Somos feitos da mesma substância dos nossos sonhos

Na coluna Piratas na Proa, que estreia em Plural, Jac Fressatto mostra o que piratas, tecnologia e Shakespeare têm em comum

Entre os séculos 14 e 16 D.C, as duas maiores inovações eram os canhões e as embarcações (naves marítimas) que os carregavam com o único objetivo de afundar outras embarcações.

As batalhas navais deste período foram épicas. Todos os grandes impérios não se preocupavam mais apenas com suas delimitações geográficas. Agora, eles queriam outras terras, distantes, delimitadas pelos gigantescos mares.

Nossa, eu adoro as histórias de piratas.

Eles eram tudo de errado: eram bandidos procurados que tinham escapado da forca. Eram homens depravados e doentes psicologicamente. Eram pagãos. Todos queriam matá-los, menos eles mesmos.

Mas as histórias são maravilhosas por que todas giram do sonho destes “anormais” de se tornarem seus próprios reis. E por isso roubavam os reis. Desafiavam os reis. E era para eles, esses “anormais”, que esses reis pediam ajuda quando precisavam superar uma grande ameaça marítima.

Essas anomalias sociais da época, esses horríveis homens e mulheres, eram hábeis marujos e guerreiros que não temiam a morte, nem pela pólvora das escopetas ou dos canhões, nem pela grande ameaça do mar bravio.

Esses SERES eram feitos da mesma substância dos seus sonhos.

Shakespeare escreveu sobre isso em sua última obra: A Tempestade (1611).

Nesta memorável peça (uma das minhas preferidas dentre todas as obras dele), ele conta a história de Próspero, um rei derrotado e náufrago em uma ilha tropical que planeja sua volta, tendo em Ferdinando uma aposta de êxito.

Ferdinando, por sua vez, foi descrito por Gonçalo (um dos pares de Próspero): “Este sujeito me inspira muita confiança. Não tem o menor jeito de afogado. Tem cara de quem vai morrer na forca. Que os fados tratem mesmo de enforcá-lo. Que a corda que o destino lhe reserva seja bastante forte para nos salvar”.  Ferdinando, um pirata, apaixonou-se por Miranda, filha de Próspero.

Próspero, em conversa com Ferdinando, fala uma das mais preciosas frases de Shakespeare, escrita nesta sua última obra de 1611:  “Um dia, tal e qual a base ilusória desta visão, as altas torres envoltas em nuvens, os palácios, os templos solenes, e todo este imenso globo hão de sumir-se no ar como se deu com esse tênue espetáculo. Somos feitos da mesma substância dos sonhos e, entre um sono e outro, decorre a nossa curta existência”.

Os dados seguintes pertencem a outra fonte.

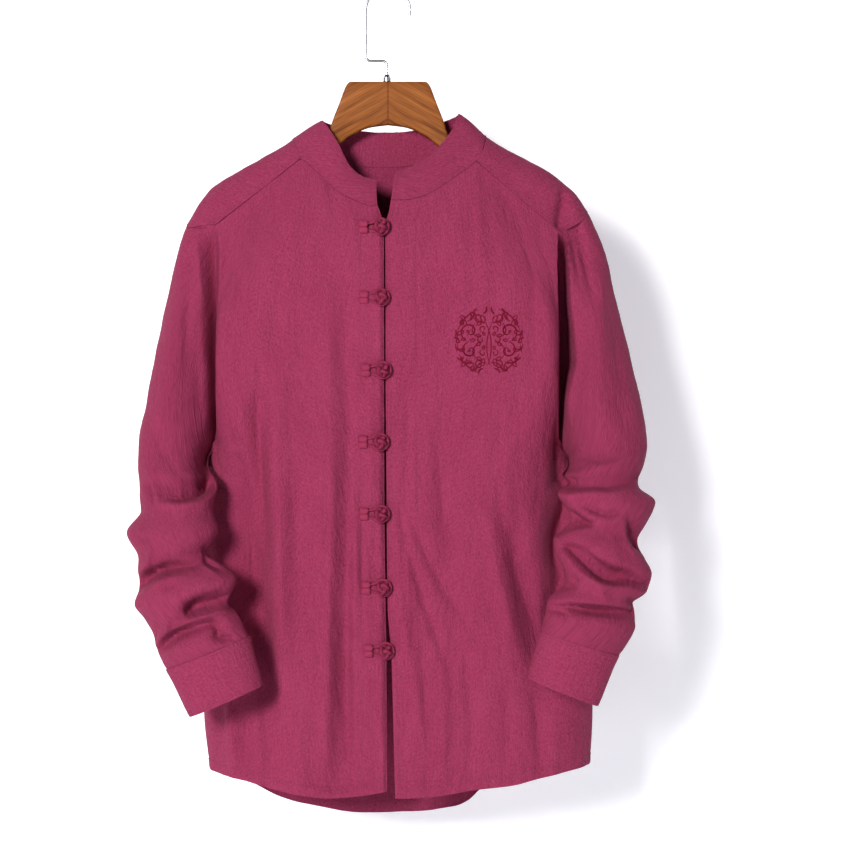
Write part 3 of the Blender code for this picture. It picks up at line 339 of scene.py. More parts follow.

Hoje vivemos na era mais conectada que a humanidade já experimentou.

Agora, o sucesso é medido em fortunas de bilhões e trilhões.

Temos acesso a interações na palma de nossas mãos.

Não precisamos mais nos apaixonar ou sermos encantados para termos prazer, podemos tê-lo com o arrastar dos dedos na tela de nossos celulares.

Hoje, Ferdinando, um pirata, não seria útil para Próspero e provavelmente também não para Miranda. Sua declaração de amor não seria suficiente, pois outros atrativos seriam imperativos e não sua natural qualidade de coragem ou destreza de estar vivo.

Nesta mesma era chamada hoje, com tudo o que podemos ter ou fazer, ainda temos aqueles que NÃO TEM, NÃO SÃO, NÃO PODEM ou NÃO QUEREM.

Eu escolhi este nome para minha coluna, porque quando os antigos marujos ouviam alguém gritar: PIRATAS NA PROA, era um aviso que nada podia-se fazer, a nave estava invadida. A chamada “revolução tecnológica”, aquela da inteligência artificial e do aprendizado das máquinas, não tem mais volta.

Eu sou feito da matéria dos meus sonhos.

Eu sou um pirata, um desajustado.

Eu sou mais Ferdinando do que qualquer outro mais belo SER.

Eu vou impactar a vida de um bilhão de pessoas com tecnologia de ponta, acessível e eficiente.

E como um bom pirata, continuarei sem medo do “mar” ou da “pólvora”, aprendendo com minhas perdas e almejando ser rei de meu próprio reino.

E você SER HUMANO, livre, conectado e inovador, cuja proa eu invado a partir de hoje, do que são feitos seus sonhos?